The User Management, LMS and LCMS services work together to achieve personalization. Building a modular architecture of web-based services allows incremental improvement of the technology infrastructure that in turn incrementally improves the users experience.
Timeliness: The goal of E-Learning is to provide access to courses on demand 24/7 at the learners convenience. Prior to E-Learning resources, once an ILT course was delivered, it might be weeks or months before it would be offered again.
The availability of curriculum resources depends upon the combined workflow of authors and content experts pouring their content contributions into the LCMS. With effective workflow management, the E-Learning resources can be rapidly developed.

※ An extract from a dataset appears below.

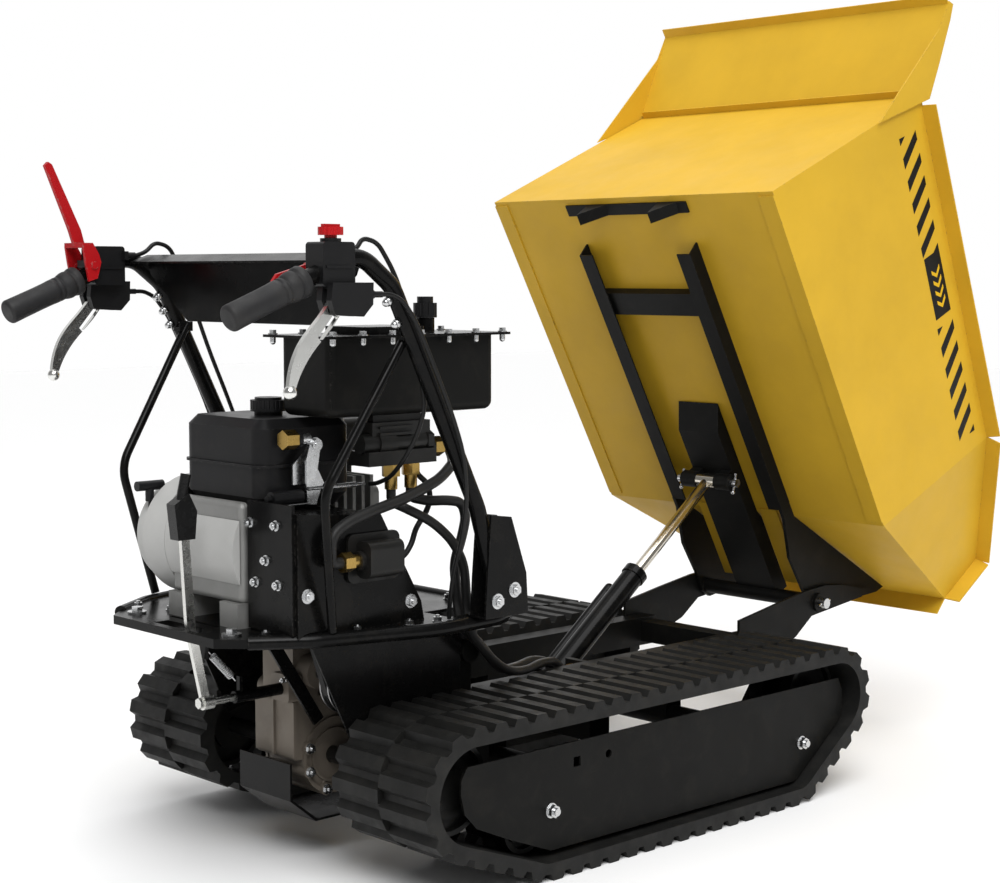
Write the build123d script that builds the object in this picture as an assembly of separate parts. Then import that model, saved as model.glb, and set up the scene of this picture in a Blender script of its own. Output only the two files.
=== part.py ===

Relevance: A E-Learning systems customer satisfaction is based on its relevance to meeting their learning goals. By allowing learners to select the information and instruction that they need, and by providing the prescribed learning target for the individual based on pre-assessment, the course offerings will be most relevant to each learner. The User Management, LMS, LCMS and Assessment services enable this personalization to be achieved.
Accountability: Accountability is not just an issue for learners, but also for instructors, managers, authors, content providers, and administrators. Ideally, the E-Learning system will generate metrics and automated reports for each of these end-users. Learner progress can be tracked with online post-assessments. Learners are able to provide specific feedback to instructors on each small increment of learning. Managers are able to create individualized roadmaps of learning to ensure that their employees master the skills they need. Authors are able to determine which Learning Objects are being used and to what effect. Content providers can be held accountable for reusing and repurposing existing content.